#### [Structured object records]
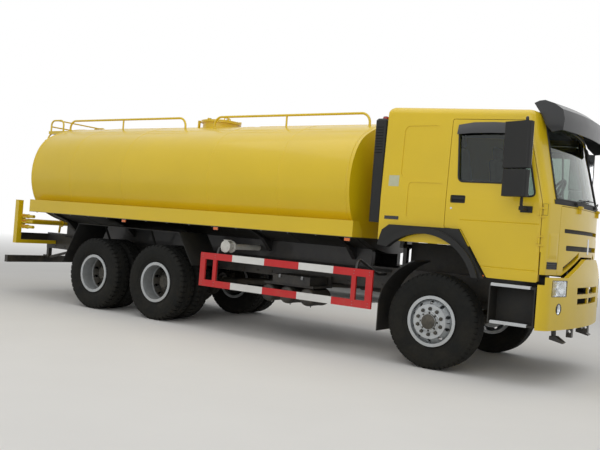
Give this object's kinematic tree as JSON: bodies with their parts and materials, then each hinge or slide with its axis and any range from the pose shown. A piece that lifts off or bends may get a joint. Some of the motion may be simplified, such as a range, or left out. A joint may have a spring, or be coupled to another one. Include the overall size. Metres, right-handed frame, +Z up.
{
  "type": "three-axle tanker truck",
  "caption": "Cab-over water tanker truck with an oval tank, trays along its flanks, tilting cab, opening doors, flap and manhole, steered front wheels and driven twin rear wheels.",
  "frame": {"origin": "on the ground at the middle of the overall length and width", "axes": "+X forward, +Y to the truck's left, +Z up"},
  "size_m": [9.45, 2.9334, 3.1678],
  "materials": {
    "body_yellow": "gloss enamel",
    "frame_black": "satin chassis paint",
    "axle_iron": "painted casting",
    "tyre_rubber": "road rubber",
    "rim_silver": "silver paint",
    "plastic_black": "textured",
    "guard_red_white": "gloss, red and white lengths",
    "cab_glass": "tinted safety glass",
    "visor_smoke": "smoked",
    "lamp_clear": "clear lens over a bright reflector",
    "lamp_red": "red lens",
    "trim_grey": "interior moulding",
    "seat_cloth": "woven cloth",
    "valve_white": "light paint",
    "alloy": "brushed",
    "mesh_black": "mesh"
  },
  "bodies": {
    "chassis": {"frame_rails": "frame_black", "tank": "body_yellow", "tank_cradle": "body_yellow", "side_trays": "body_yellow", "top_rails": "body_yellow", "rear_ladder": "body_yellow", "rear_platform": "body_yellow", "rear_pipework": "body_yellow", "front_axle": "axle_iron", "rear_axles": "axle_iron", "front_springs": "axle_iron", "rear_springs": "axle_iron", "engine_block": "axle_iron", "radiator": "frame_black", "driveline": "axle_iron", "front_bumper": "body_yellow", "headlamps": "lamp_clear", "steps": "plastic_black", "front_mudguards": "plastic_black", "rear_mudguards": "plastic_black", "side_guards": "guard_red_white", "guard_arms": "frame_black", "underrun_bar": "frame_black", "tail_lamps": "lamp_red", "air_reservoirs": "frame_black", "fuel_tank": "alloy", "silencer": "frame_black", "pump_valve": "valve_white"},
    "cab": {"cab_shell": "body_yellow", "windscreen": "cab_glass", "sun_visor": "visor_smoke", "cab_arches": "plastic_black", "intake_tower": "plastic_black", "dashboard": "trim_grey", "seats": "seat_cloth", "tilt_arms": "frame_black"},
    "front_flap": {"front_flap": "body_yellow", "flap_mesh": "mesh_black"},
    "manhole_lid": {"manhole_lid": "body_yellow"},
    "tie_rod": {"tie_rod": "axle_iron"},
    "door_left": {"door_left": "body_yellow", "door_glass_left": "cab_glass", "mirrors_left": "plastic_black"},
    "knuckle_left": {"knuckle_left": "axle_iron"},
    "front_wheel_left": {"front_tyre_left": "tyre_rubber", "front_rim_left": "rim_silver"},
    "middle_wheels_left": {"middle_tyres_left": "tyre_rubber", "middle_rims_left": "rim_silver"},
    "rear_wheels_left": {"rear_tyres_left": "tyre_rubber", "rear_rims_left": "rim_silver"},
    "door_right": {"door_right": "body_yellow", "door_glass_right": "cab_glass", "mirrors_right": "plastic_black"},
    "knuckle_right": {"knuckle_right": "axle_iron"},
    "front_wheel_right": {"front_tyre_right": "tyre_rubber", "front_rim_right": "rim_silver"},
    "middle_wheels_right": {"middle_tyres_right": "tyre_rubber", "middle_rims_right": "rim_silver"},
    "rear_wheels_right": {"rear_tyres_right": "tyre_rubber", "rear_rims_right": "rim_silver"}
  },
  "joints": [
    {"name": "cab_tilt", "type": "hinge", "parent": "chassis", "child": "cab", "pos_m": [4.615, 0, 1], "axis": [0, 1, 0], "range_deg": [0, 50]},
    {"name": "front_flap_lift", "type": "hinge", "parent": "cab", "child": "front_flap", "pos_m": [4.675, 0, 1.962], "axis": [0, -1, 0], "range_deg": [0, 60]},
    {"name": "manhole_lid_open", "type": "hinge", "parent": "chassis", "child": "manhole_lid", "pos_m": [-1.412, 0, 3.094], "axis": [0, -1, 0], "range_deg": [0, 100]},
    {"name": "tie_rod_swing", "type": "hinge", "parent": "knuckle_left", "child": "tie_rod", "pos_m": [3.045, 0.83, 0.437], "axis": [0, 0, 1], "range_deg": [-36, 36]},
    {"name": "door_left_open", "type": "hinge", "parent": "cab", "child": "door_left", "pos_m": [4.433, 1.165, 1.57], "axis": [0, 0, -1], "range_deg": [0, 70]},
    {"name": "steer_left", "type": "hinge", "parent": "chassis", "child": "knuckle_left", "pos_m": [3.275, 0.83, 0.55], "axis": [0, 0, 1], "range_deg": [-36, 36]},
    {"name": "front_wheel_left_spin", "type": "hinge", "parent": "knuckle_left", "child": "front_wheel_left", "pos_m": [3.275, 1.011, 0.55], "axis": [0, 1, 0], "continuous": true},
    {"name": "middle_wheels_left_spin", "type": "hinge", "parent": "chassis", "child": "middle_wheels_left", "pos_m": [-1.05, 0.9145, 0.55], "axis": [0, 1, 0], "continuous": true},
    {"name": "rear_wheels_left_spin", "type": "hinge", "parent": "chassis", "child": "rear_wheels_left", "pos_m": [-2.4, 0.9145, 0.55], "axis": [0, 1, 0], "continuous": true},
    {"name": "door_right_open", "type": "hinge", "parent": "cab", "child": "door_right", "pos_m": [4.433, -1.165, 1.57], "axis": [0, 0, 1], "range_deg": [0, 70]},
    {"name": "steer_right", "type": "hinge", "parent": "chassis", "child": "knuckle_right", "pos_m": [3.275, -0.83, 0.55], "axis": [0, 0, 1], "range_deg": [-36, 36]},
    {"name": "front_wheel_right_spin", "type": "hinge", "parent": "knuckle_right", "child": "front_wheel_right", "pos_m": [3.275, -1.011, 0.55], "axis": [0, 1, 0], "continuous": true},
    {"name": "middle_wheels_right_spin", "type": "hinge", "parent": "chassis", "child": "middle_wheels_right", "pos_m": [-1.05, -0.9145, 0.55], "axis": [0, 1, 0], "continuous": true},
    {"name": "rear_wheels_right_spin", "type": "hinge", "parent": "chassis", "child": "rear_wheels_right", "pos_m": [-2.4, -0.9145, 0.55], "axis": [0, 1, 0], "continuous": true}
  ],
  "couplings": [
    {"joint": "steer_right", "follows": "steer_left", "ratio": 1},
    {"joint": "tie_rod_swing", "follows": "steer_left", "ratio": -1}
  ]
}
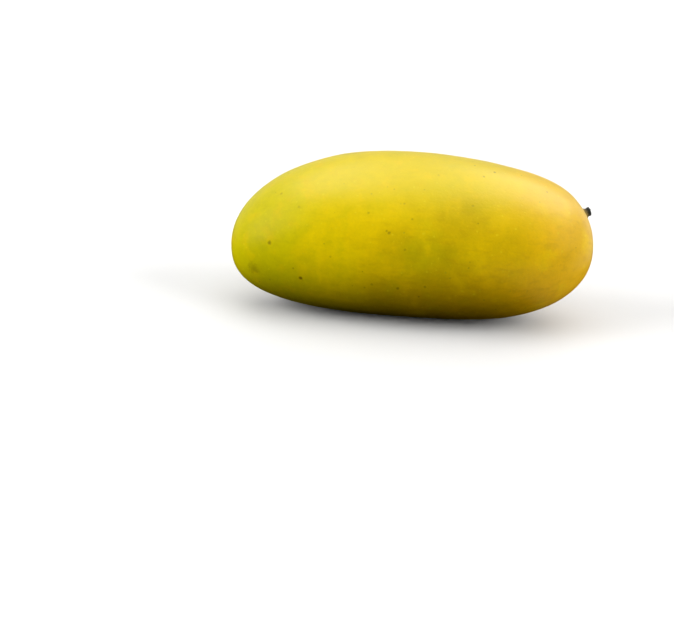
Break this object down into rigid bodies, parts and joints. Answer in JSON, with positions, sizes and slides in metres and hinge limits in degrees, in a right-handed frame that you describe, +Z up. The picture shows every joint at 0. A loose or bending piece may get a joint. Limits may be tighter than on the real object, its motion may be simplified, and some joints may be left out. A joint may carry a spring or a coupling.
{
  "type": "mango",
  "caption": "Whole ripe long mango lying on its side, yellow-green at the apex and peach-yellow at the stalk end, with a short woody stalk stump.",
  "frame": {"origin": "on the surface that the fruit lies on, under the middle of its bounding box", "axes": "+X along the fruit from the apex to the stalk end, +Y towards the far cheek, +Z up"},
  "size_m": [0.1296, 0.0556, 0.0582],
  "materials": {
    "mango_skin": "waxy satin",
    "stalk_wood": "dry and matt"
  },
  "bodies": {
    "root": {"mango_fruit": "mango_skin", "stem_stub": "stalk_wood"}
  },
  "joints": []
}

#### [Aim]
Extract all of the material exactly as it is written.

#### [Written solution]
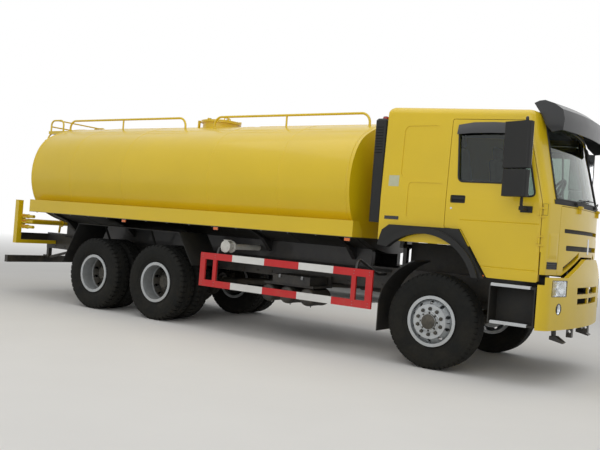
Give this object's kinematic tree as JSON: bodies with their parts and materials, then each hinge or slide with its axis and any range from the pose shown. A piece that lifts off or bends may get a joint. Some of the motion may be simplified, such as a range, or left out. A joint may have a spring, or be coupled to another one. Include the overall size. Metres, right-handed frame, +Z up.
{
  "type": "three-axle tanker truck",
  "caption": "Cab-over water tanker truck with an oval tank, trays along its flanks, tilting cab, opening doors, flap and manhole, steered front wheels and driven twin rear wheels.",
  "frame": {"origin": "on the ground at the middle of the overall length and width", "axes": "+X forward, +Y to the truck's left, +Z up"},
  "size_m": [9.45, 2.9334, 3.1678],
  "materials": {
    "body_yellow": "gloss enamel",
    "frame_black": "satin chassis paint",
    "axle_iron": "painted casting",
    "tyre_rubber": "road rubber",
    "rim_silver": "silver paint",
    "plastic_black": "textured",
    "guard_red_white": "gloss, red and white lengths",
    "cab_glass": "tinted safety glass",
    "visor_smoke": "smoked",
    "lamp_clear": "clear lens over a bright reflector",
    "lamp_red": "red lens",
    "trim_grey": "interior moulding",
    "seat_cloth": "woven cloth",
    "valve_white": "light paint",
    "alloy": "brushed",
    "mesh_black": "mesh"
  },
  "bodies": {
    "chassis": {"frame_rails": "frame_black", "tank": "body_yellow", "tank_cradle": "body_yellow", "side_trays": "body_yellow", "top_rails": "body_yellow", "rear_ladder": "body_yellow", "rear_platform": "body_yellow", "rear_pipework": "body_yellow", "front_axle": "axle_iron", "rear_axles": "axle_iron", "front_springs": "axle_iron", "rear_springs": "axle_iron", "engine_block": "axle_iron", "radiator": "frame_black", "driveline": "axle_iron", "front_bumper": "body_yellow", "headlamps": "lamp_clear", "steps": "plastic_black", "front_mudguards": "plastic_black", "rear_mudguards": "plastic_black", "side_guards": "guard_red_white", "guard_arms": "frame_black", "underrun_bar": "frame_black", "tail_lamps": "lamp_red", "air_reservoirs": "frame_black", "fuel_tank": "alloy", "silencer": "frame_black", "pump_valve": "valve_white"},
    "cab": {"cab_shell": "body_yellow", "windscreen": "cab_glass", "sun_visor": "visor_smoke", "cab_arches": "plastic_black", "intake_tower": "plastic_black", "dashboard": "trim_grey", "seats": "seat_cloth", "tilt_arms": "frame_black"},
    "front_flap": {"front_flap": "body_yellow", "flap_mesh": "mesh_black"},
    "manhole_lid": {"manhole_lid": "body_yellow"},
    "tie_rod": {"tie_rod": "axle_iron"},
    "door_left": {"door_left": "body_yellow", "door_glass_left": "cab_glass", "mirrors_left": "plastic_black"},
    "knuckle_left": {"knuckle_left": "axle_iron"},
    "front_wheel_left": {"front_tyre_left": "tyre_rubber", "front_rim_left": "rim_silver"},
    "middle_wheels_left": {"middle_tyres_left": "tyre_rubber", "middle_rims_left": "rim_silver"},
    "rear_wheels_left": {"rear_tyres_left": "tyre_rubber", "rear_rims_left": "rim_silver"},
    "door_right": {"door_right": "body_yellow", "door_glass_right": "cab_glass", "mirrors_right": "plastic_black"},
    "knuckle_right": {"knuckle_right": "axle_iron"},
    "front_wheel_right": {"front_tyre_right": "tyre_rubber", "front_rim_right": "rim_silver"},
    "middle_wheels_right": {"middle_tyres_right": "tyre_rubber", "middle_rims_right": "rim_silver"},
    "rear_wheels_right": {"rear_tyres_right": "tyre_rubber", "rear_rims_right": "rim_silver"}
  },
  "joints": [
    {"name": "cab_tilt", "type": "hinge", "parent": "chassis", "child": "cab", "pos_m": [4.615, 0, 1], "axis": [0, 1, 0], "range_deg": [0, 50]},
    {"name": "front_flap_lift", "type": "hinge", "parent": "cab", "child": "front_flap", "pos_m": [4.675, 0, 1.962], "axis": [0, -1, 0], "range_deg": [0, 60]},
    {"name": "manhole_lid_open", "type": "hinge", "parent": "chassis", "child": "manhole_lid", "pos_m": [-1.412, 0, 3.094], "axis": [0, -1, 0], "range_deg": [0, 100]},
    {"name": "tie_rod_swing", "type": "hinge", "parent": "knuckle_left", "child": "tie_rod", "pos_m": [3.045, 0.83, 0.437], "axis": [0, 0, 1], "range_deg": [-36, 36]},
    {"name": "door_left_open", "type": "hinge", "parent": "cab", "child": "door_left", "pos_m": [4.433, 1.165, 1.57], "axis": [0, 0, -1], "range_deg": [0, 70]},
    {"name": "steer_left", "type": "hinge", "parent": "chassis", "child": "knuckle_left", "pos_m": [3.275, 0.83, 0.55], "axis": [0, 0, 1], "range_deg": [-36, 36]},
    {"name": "front_wheel_left_spin", "type": "hinge", "parent": "knuckle_left", "child": "front_wheel_left", "pos_m": [3.275, 1.011, 0.55], "axis": [0, 1, 0], "continuous": true},
    {"name": "middle_wheels_left_spin", "type": "hinge", "parent": "chassis", "child": "middle_wheels_left", "pos_m": [-1.05, 0.9145, 0.55], "axis": [0, 1, 0], "continuous": true},
    {"name": "rear_wheels_left_spin", "type": "hinge", "parent": "chassis", "child": "rear_wheels_left", "pos_m": [-2.4, 0.9145, 0.55], "axis": [0, 1, 0], "continuous": true},
    {"name": "door_right_open", "type": "hinge", "parent": "cab", "child": "door_right", "pos_m": [4.433, -1.165, 1.57], "axis": [0, 0, 1], "range_deg": [0, 70]},
    {"name": "steer_right", "type": "hinge", "parent": "chassis", "child": "knuckle_right", "pos_m": [3.275, -0.83, 0.55], "axis": [0, 0, 1], "range_deg": [-36, 36]},
    {"name": "front_wheel_right_spin", "type": "hinge", "parent": "knuckle_right", "child": "front_wheel_right", "pos_m": [3.275, -1.011, 0.55], "axis": [0, 1, 0], "continuous": true},
    {"name": "middle_wheels_right_spin", "type": "hinge", "parent": "chassis", "child": "middle_wheels_right", "pos_m": [-1.05, -0.9145, 0.55], "axis": [0, 1, 0], "continuous": true},
    {"name": "rear_wheels_right_spin", "type": "hinge", "parent": "chassis", "child": "rear_wheels_right", "pos_m": [-2.4, -0.9145, 0.55], "axis": [0, 1, 0], "continuous": true}
  ],
  "couplings": [
    {"joint": "steer_right", "follows": "steer_left", "ratio": 1},
    {"joint": "tie_rod_swing", "follows": "steer_left", "ratio": -1}
  ]
}
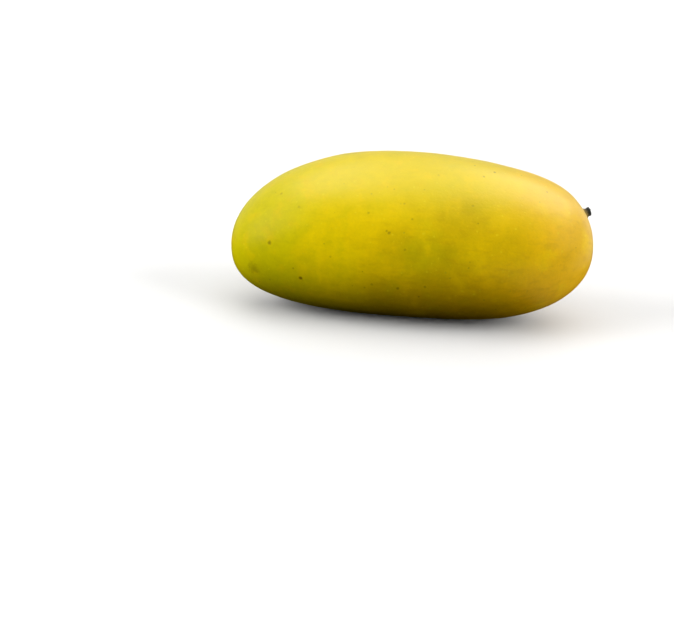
Break this object down into rigid bodies, parts and joints. Answer in JSON, with positions, sizes and slides in metres and hinge limits in degrees, in a right-handed frame that you describe, +Z up. The picture shows every joint at 0. A loose or bending piece may get a joint. Limits may be tighter than on the real object, its motion may be simplified, and some joints may be left out. A joint may carry a spring or a coupling.
{
  "type": "mango",
  "caption": "Whole ripe long mango lying on its side, yellow-green at the apex and peach-yellow at the stalk end, with a short woody stalk stump.",
  "frame": {"origin": "on the surface that the fruit lies on, under the middle of its bounding box", "axes": "+X along the fruit from the apex to the stalk end, +Y towards the far cheek, +Z up"},
  "size_m": [0.1296, 0.0556, 0.0582],
  "materials": {
    "mango_skin": "waxy satin",
    "stalk_wood": "dry and matt"
  },
  "bodies": {
    "root": {"mango_fruit": "mango_skin", "stem_stub": "stalk_wood"}
  },
  "joints": []
}